Short problem: Show all lines from the listing below that contain "overall".

Recorded data:

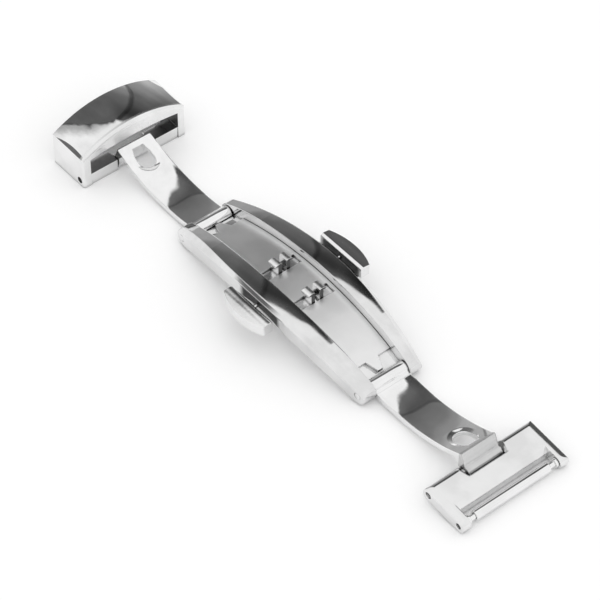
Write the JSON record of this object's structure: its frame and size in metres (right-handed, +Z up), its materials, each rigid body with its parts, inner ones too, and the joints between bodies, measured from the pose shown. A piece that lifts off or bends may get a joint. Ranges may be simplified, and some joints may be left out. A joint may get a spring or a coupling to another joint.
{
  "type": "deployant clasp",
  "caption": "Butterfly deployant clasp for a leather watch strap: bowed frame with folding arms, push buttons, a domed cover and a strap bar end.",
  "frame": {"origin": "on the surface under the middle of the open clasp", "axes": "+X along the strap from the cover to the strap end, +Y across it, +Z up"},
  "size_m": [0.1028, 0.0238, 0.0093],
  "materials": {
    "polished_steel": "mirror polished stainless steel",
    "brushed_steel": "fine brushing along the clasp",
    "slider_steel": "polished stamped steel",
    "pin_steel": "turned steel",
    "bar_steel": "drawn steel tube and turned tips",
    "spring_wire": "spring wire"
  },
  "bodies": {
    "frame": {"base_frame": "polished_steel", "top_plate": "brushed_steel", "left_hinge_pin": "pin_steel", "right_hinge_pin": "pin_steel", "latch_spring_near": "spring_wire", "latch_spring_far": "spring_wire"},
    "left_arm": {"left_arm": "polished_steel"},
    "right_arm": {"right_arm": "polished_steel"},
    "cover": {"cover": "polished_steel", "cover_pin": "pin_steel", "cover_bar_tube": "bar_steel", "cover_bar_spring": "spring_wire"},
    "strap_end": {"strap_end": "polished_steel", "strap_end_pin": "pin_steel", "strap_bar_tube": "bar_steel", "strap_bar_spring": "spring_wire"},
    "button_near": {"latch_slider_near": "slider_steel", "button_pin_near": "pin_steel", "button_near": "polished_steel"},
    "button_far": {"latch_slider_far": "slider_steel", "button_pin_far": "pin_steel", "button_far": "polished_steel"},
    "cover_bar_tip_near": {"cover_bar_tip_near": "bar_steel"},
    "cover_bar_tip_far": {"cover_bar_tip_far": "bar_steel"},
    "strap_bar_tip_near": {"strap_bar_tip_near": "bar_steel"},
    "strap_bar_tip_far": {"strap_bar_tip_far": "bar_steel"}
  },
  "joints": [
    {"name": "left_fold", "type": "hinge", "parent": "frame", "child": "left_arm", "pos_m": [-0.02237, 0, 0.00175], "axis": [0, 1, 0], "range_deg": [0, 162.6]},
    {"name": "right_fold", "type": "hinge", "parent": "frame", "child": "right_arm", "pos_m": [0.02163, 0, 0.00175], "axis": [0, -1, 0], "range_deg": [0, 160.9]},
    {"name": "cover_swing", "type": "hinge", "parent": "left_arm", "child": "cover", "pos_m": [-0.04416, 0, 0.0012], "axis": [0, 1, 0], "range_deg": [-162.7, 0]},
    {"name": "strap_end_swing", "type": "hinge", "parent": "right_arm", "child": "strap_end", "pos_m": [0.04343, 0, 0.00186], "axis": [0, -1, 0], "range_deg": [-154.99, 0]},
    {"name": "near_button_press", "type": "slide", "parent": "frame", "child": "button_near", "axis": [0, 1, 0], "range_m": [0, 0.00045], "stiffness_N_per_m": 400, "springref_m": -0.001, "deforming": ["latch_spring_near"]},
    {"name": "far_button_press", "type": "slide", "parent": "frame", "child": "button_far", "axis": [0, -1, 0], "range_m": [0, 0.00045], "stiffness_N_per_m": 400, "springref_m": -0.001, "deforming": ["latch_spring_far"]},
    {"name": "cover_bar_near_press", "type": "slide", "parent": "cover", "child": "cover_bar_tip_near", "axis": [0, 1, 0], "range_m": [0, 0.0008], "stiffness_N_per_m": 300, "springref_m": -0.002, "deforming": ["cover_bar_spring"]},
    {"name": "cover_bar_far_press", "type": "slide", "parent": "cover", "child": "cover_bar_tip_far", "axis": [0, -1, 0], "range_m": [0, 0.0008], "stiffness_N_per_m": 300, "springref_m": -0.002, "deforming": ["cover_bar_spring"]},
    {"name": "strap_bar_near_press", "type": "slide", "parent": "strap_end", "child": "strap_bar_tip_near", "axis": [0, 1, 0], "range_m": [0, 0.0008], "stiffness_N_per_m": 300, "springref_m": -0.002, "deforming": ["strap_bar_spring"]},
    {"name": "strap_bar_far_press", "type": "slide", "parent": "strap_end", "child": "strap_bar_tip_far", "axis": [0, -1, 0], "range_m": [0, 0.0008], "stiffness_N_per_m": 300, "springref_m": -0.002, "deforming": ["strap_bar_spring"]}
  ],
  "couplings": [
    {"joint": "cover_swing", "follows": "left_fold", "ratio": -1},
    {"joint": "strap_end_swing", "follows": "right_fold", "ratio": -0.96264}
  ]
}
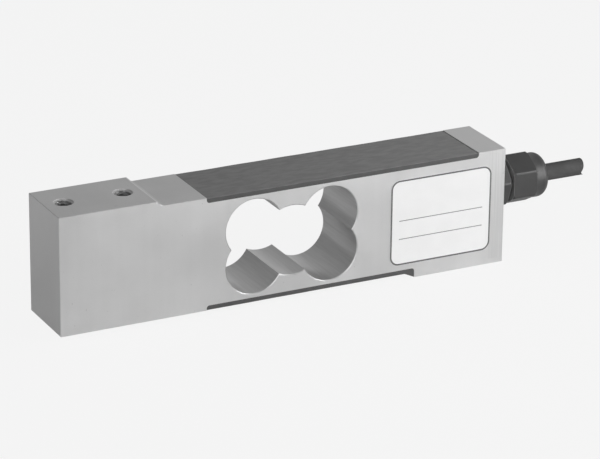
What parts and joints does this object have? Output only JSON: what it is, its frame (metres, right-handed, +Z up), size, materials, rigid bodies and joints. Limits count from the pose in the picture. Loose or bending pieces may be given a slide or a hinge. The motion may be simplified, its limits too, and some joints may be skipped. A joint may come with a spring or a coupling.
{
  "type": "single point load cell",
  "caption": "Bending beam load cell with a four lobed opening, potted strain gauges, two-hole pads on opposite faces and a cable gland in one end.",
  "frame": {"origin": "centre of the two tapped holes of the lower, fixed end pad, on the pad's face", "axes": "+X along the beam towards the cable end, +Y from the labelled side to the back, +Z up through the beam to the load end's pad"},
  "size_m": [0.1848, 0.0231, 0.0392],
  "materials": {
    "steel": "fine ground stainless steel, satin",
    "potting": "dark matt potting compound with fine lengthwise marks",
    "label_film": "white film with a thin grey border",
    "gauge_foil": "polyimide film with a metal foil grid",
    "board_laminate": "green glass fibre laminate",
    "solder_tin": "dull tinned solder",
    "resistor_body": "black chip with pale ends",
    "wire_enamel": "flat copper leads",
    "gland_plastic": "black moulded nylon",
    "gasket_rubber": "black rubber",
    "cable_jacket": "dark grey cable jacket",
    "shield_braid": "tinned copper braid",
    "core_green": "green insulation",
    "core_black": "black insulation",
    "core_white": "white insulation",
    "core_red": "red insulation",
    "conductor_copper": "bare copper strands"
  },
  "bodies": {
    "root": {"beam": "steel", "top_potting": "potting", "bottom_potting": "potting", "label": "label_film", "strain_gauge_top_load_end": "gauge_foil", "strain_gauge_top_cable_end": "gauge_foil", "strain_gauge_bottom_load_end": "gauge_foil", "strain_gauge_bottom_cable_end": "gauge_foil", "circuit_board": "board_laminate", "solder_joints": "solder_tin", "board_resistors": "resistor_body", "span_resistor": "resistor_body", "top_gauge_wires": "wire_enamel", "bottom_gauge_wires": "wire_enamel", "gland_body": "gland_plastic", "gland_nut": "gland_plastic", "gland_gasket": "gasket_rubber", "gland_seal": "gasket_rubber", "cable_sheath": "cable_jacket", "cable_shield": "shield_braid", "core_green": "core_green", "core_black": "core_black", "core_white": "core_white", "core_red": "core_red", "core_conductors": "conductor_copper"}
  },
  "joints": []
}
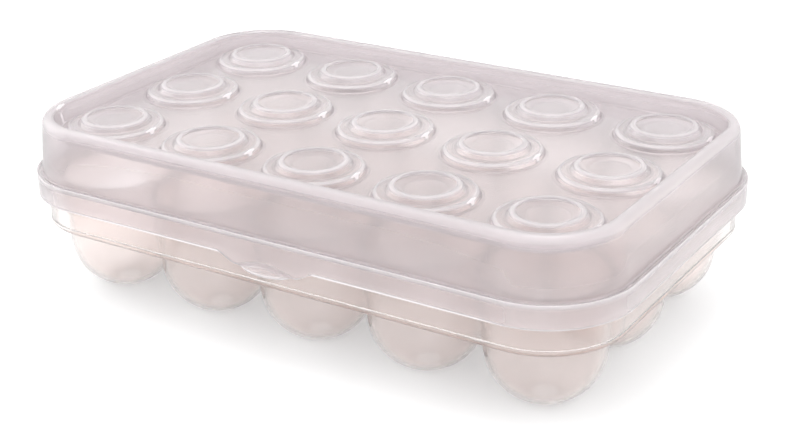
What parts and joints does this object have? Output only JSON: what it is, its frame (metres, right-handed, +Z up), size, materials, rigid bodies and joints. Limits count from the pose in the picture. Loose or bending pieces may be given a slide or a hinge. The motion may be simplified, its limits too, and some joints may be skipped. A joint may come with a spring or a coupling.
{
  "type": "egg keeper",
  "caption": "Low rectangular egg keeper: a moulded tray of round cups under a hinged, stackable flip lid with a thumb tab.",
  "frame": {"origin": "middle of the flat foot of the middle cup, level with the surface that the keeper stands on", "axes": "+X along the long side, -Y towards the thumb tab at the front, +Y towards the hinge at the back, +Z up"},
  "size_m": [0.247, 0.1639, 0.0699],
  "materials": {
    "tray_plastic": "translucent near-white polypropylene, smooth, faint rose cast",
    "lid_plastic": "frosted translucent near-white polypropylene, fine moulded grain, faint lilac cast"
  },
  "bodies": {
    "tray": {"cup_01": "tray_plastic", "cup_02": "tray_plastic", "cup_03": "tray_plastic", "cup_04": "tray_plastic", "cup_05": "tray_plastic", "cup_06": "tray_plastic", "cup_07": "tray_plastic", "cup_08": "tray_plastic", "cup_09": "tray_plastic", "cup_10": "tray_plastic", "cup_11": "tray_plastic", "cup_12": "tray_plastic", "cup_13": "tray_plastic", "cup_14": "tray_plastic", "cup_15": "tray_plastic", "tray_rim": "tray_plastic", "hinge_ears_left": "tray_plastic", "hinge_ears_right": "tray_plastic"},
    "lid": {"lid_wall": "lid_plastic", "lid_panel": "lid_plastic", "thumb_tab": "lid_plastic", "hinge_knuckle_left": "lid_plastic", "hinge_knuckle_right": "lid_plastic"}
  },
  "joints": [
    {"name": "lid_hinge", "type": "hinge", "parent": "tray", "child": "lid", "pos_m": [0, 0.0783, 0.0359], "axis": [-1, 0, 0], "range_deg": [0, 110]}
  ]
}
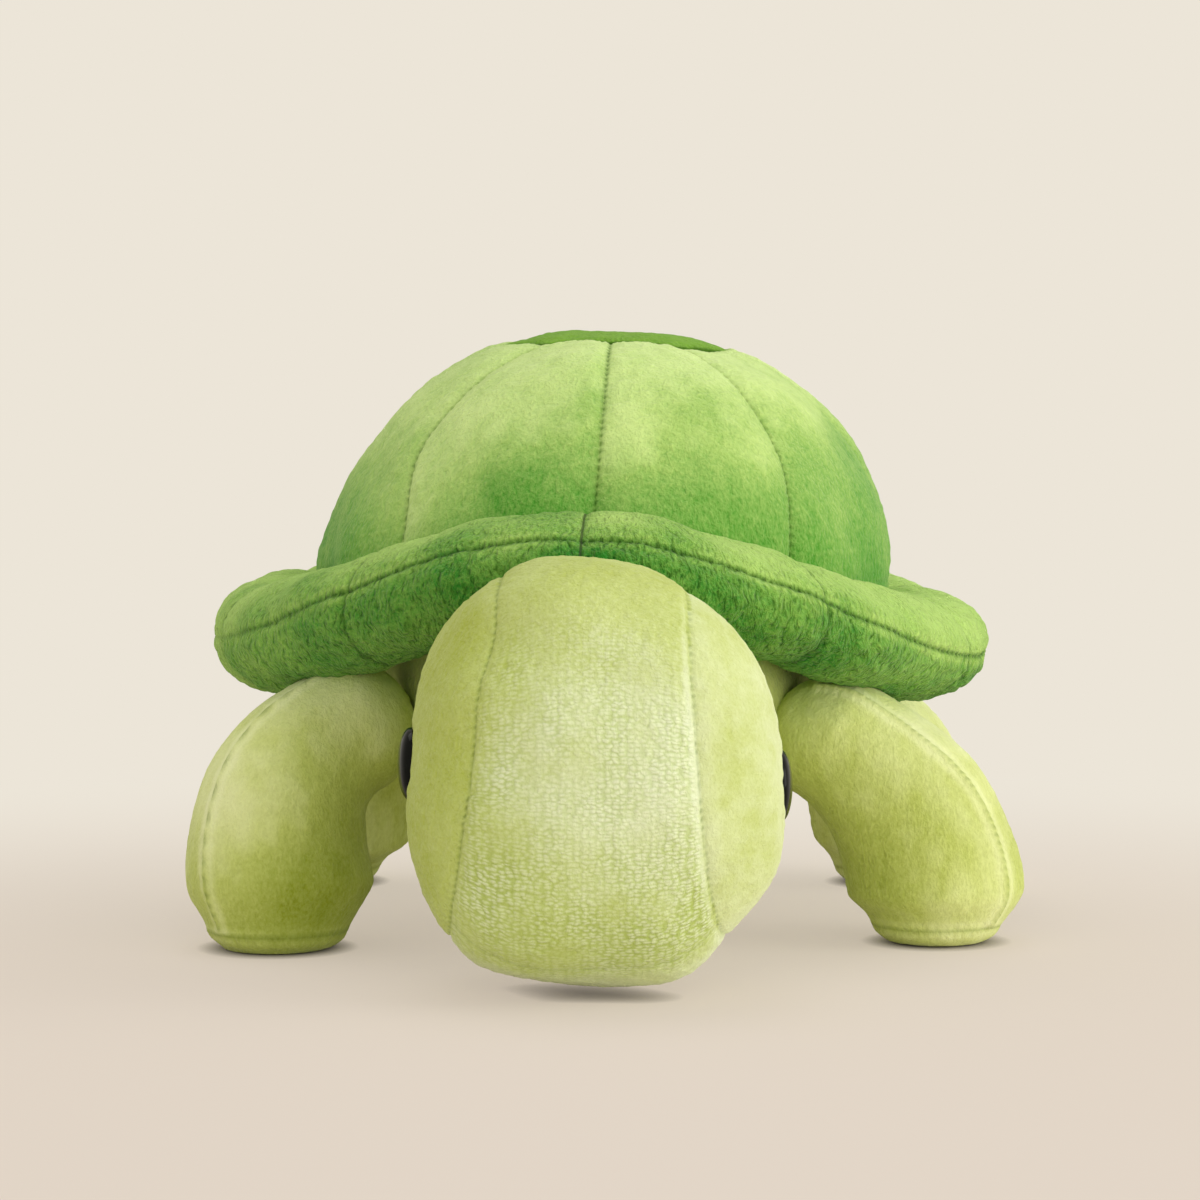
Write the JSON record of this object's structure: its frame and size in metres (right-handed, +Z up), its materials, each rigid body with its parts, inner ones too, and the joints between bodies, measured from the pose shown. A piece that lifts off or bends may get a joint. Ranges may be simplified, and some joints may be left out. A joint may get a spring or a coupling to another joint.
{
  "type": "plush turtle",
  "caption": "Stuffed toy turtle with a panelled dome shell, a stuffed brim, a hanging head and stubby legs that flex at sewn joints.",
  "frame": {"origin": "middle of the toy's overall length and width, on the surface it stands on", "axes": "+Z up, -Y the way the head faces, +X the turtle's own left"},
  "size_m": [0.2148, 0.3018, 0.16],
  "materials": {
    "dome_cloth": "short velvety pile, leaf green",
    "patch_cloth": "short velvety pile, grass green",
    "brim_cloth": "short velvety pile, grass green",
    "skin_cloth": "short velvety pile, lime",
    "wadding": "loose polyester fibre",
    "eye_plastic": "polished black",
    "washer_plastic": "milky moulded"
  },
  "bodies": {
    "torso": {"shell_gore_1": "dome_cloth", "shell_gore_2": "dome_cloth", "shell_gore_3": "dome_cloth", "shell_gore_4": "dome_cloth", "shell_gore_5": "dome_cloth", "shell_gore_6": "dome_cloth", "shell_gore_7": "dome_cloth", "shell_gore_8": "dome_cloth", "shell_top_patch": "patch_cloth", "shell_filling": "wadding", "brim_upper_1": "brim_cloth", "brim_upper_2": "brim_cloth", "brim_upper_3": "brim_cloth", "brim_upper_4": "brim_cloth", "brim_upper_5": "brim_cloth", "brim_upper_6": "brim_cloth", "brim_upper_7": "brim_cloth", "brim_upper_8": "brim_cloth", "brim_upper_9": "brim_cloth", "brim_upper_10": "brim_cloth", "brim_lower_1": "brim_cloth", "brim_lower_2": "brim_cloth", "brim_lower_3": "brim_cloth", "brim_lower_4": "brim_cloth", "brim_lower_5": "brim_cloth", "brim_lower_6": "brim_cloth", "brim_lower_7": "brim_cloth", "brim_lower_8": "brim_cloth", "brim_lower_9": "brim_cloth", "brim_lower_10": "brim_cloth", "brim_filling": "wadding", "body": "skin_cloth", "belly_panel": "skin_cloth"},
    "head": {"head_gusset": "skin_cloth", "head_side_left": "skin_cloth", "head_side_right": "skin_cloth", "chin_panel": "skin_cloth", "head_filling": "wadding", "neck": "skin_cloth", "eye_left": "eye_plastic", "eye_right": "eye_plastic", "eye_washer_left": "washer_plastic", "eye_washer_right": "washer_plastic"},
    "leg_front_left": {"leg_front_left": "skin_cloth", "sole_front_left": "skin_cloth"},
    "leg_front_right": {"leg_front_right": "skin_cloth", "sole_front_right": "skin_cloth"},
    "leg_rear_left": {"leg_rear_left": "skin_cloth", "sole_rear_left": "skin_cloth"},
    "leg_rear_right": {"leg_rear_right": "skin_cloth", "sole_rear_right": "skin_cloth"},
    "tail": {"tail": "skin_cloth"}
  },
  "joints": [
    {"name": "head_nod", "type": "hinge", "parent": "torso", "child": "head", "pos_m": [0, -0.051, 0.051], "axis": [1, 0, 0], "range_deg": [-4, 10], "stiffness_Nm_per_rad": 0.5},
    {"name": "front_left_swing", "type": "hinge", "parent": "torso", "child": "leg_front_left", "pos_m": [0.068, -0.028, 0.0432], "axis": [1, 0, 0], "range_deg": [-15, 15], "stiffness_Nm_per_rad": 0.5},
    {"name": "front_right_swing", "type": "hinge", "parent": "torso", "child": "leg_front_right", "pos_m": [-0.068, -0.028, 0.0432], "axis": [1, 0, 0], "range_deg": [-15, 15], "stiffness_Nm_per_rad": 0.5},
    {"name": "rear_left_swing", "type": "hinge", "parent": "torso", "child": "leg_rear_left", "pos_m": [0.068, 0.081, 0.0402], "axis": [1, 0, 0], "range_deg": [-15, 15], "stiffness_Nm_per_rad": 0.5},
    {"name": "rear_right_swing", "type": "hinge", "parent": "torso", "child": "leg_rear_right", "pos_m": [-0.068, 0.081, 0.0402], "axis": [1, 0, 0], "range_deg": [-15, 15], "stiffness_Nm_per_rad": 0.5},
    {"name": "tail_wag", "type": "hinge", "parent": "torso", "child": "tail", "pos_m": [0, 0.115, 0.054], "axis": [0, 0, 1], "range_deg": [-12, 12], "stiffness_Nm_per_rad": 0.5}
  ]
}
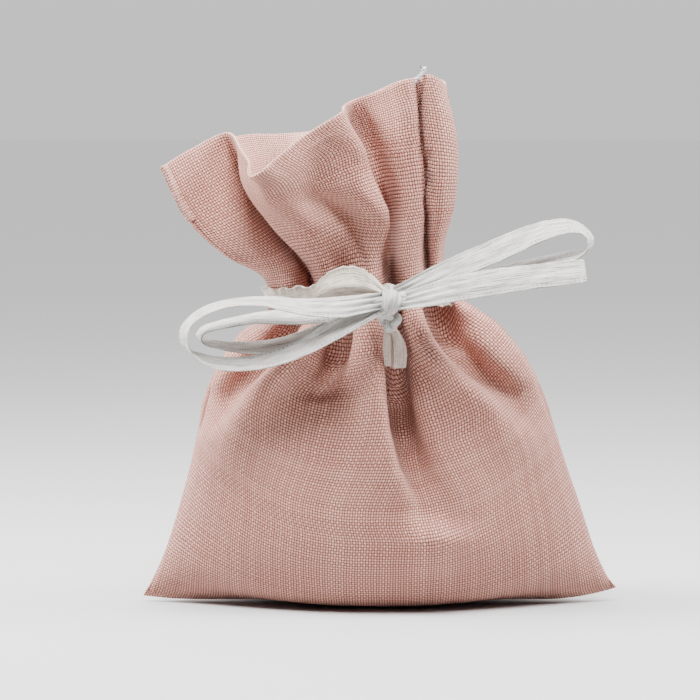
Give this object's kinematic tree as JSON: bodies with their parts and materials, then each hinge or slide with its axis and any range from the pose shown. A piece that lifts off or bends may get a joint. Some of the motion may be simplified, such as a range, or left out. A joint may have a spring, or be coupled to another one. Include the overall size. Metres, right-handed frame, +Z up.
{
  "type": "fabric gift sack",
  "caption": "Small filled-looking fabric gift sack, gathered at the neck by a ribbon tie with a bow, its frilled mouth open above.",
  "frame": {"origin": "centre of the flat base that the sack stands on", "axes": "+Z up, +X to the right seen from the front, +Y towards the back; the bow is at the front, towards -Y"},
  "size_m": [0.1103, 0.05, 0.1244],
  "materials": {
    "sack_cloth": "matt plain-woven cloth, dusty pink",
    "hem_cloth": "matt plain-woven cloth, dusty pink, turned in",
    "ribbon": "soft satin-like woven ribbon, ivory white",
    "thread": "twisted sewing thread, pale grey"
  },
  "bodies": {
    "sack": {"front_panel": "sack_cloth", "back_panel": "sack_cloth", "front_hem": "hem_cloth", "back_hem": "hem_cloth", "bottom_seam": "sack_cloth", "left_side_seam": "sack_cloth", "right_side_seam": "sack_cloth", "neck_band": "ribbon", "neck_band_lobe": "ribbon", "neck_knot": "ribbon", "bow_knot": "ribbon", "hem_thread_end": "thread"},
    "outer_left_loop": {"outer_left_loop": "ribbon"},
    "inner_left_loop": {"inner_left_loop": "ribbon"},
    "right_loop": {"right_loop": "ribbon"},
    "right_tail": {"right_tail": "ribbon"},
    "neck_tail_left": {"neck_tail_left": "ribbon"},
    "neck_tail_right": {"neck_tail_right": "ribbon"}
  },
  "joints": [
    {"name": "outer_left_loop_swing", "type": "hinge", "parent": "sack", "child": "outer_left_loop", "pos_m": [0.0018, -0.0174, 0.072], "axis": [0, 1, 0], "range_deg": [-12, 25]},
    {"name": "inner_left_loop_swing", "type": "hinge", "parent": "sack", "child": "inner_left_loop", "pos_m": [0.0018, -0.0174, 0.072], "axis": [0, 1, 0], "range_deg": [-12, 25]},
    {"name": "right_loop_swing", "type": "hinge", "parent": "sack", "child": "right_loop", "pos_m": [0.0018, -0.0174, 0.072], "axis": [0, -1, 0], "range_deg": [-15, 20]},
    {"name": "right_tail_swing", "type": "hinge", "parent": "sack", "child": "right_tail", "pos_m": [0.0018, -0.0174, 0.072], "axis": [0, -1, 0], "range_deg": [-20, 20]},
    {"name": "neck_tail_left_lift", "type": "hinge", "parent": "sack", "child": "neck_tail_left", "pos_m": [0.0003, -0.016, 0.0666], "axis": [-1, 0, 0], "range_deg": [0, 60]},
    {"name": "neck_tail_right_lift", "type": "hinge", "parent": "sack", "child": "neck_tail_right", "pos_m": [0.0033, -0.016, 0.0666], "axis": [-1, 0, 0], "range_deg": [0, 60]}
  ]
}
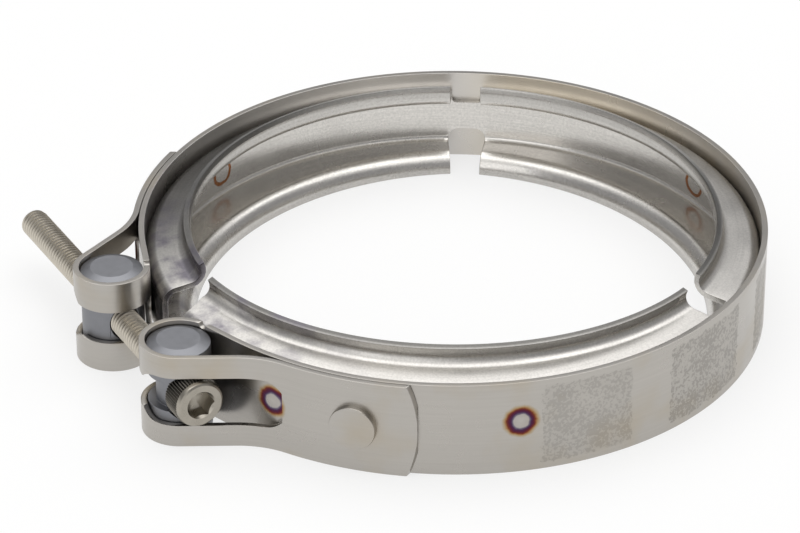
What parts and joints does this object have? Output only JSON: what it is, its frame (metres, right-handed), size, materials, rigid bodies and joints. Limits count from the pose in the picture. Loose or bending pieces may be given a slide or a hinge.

Solution:
  "frame": {"origin": "middle of the toy's overall length and width, on the surface it stands on", "axes": "+Z up, -Y the way the head faces, +X the turtle's own left"},
Give this object's kinematic tree as JSON: bodies with their parts and materials, then each hinge or slide with its axis and any range from the pose shown. A piece that lifts off or bends may get a joint. Some of the motion may be simplified, such as a range, or left out. A joint may have a spring, or be coupled to another one. Include the overall size. Metres, right-handed frame, +Z up.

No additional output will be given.